The use of high fructose corn syrup (HFCS) has been long associated with fatty liver disease, diabetes and increases in obesity, but a new study has investigated its effects on the brain. HFCS is an inexpensive ingredient added to fast food and fizzy drinks and is 6 times sweeter than sugar obtained from sugar cane.
The study by UCLA (University of California, Los Angeles) studied the effect of HFCS on rats, who have similar brain chemistry to humans. The rats were trained in a maze for five days before the experimental diet began. The maze had only one exit and contained visual clues so as to help the rats remember the way through the maze to the exit. The rats were separated into two groups, both given HFCS solution as drinking water but one had food fortified with omega-3′s. The rats were then tested in the maze 6 weeks after the training period.

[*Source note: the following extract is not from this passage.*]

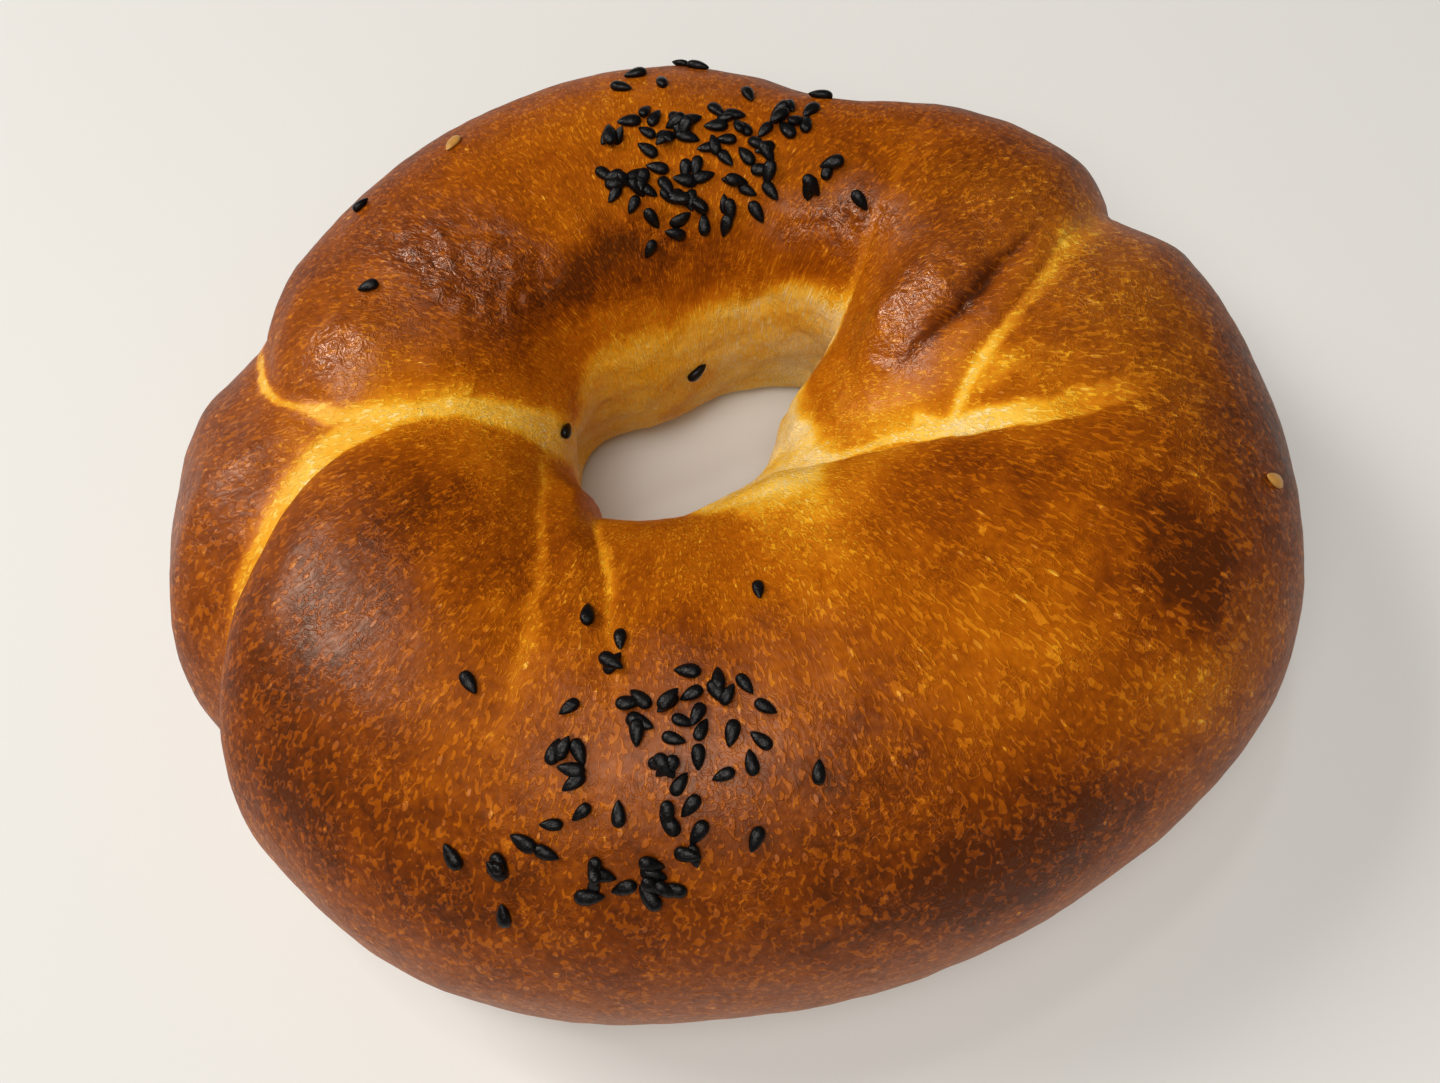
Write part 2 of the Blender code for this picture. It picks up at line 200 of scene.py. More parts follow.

It was found that the rats that had been given the omega-3′s were much better at finding their way through the maze, indicating that they had remembered the way. However, the rats that had been given only the HFCS had a much reduced ability to find the exit. On closer inspection of the rats brain tissue, it was found that insulin had little or no effect on brain cells in those from the HFCS group. The authors of the study suspect that consuming too much HFCS could block the ability of insulin to regulate how brain cells store sugar for energy requires for processing thoughts.
Professor Gomez-Pinilla said, “The brain cells had trouble signaling each other, disrupting the rats ability to think clearly and recall the route they’d learned six weeks earlier. We’re concerned about high-fructose corn syrup that is added to manufactured food products as a sweetener and preservative. We’re not talking about naturally occurring fructose in fruits, which also contain important antioxidants.”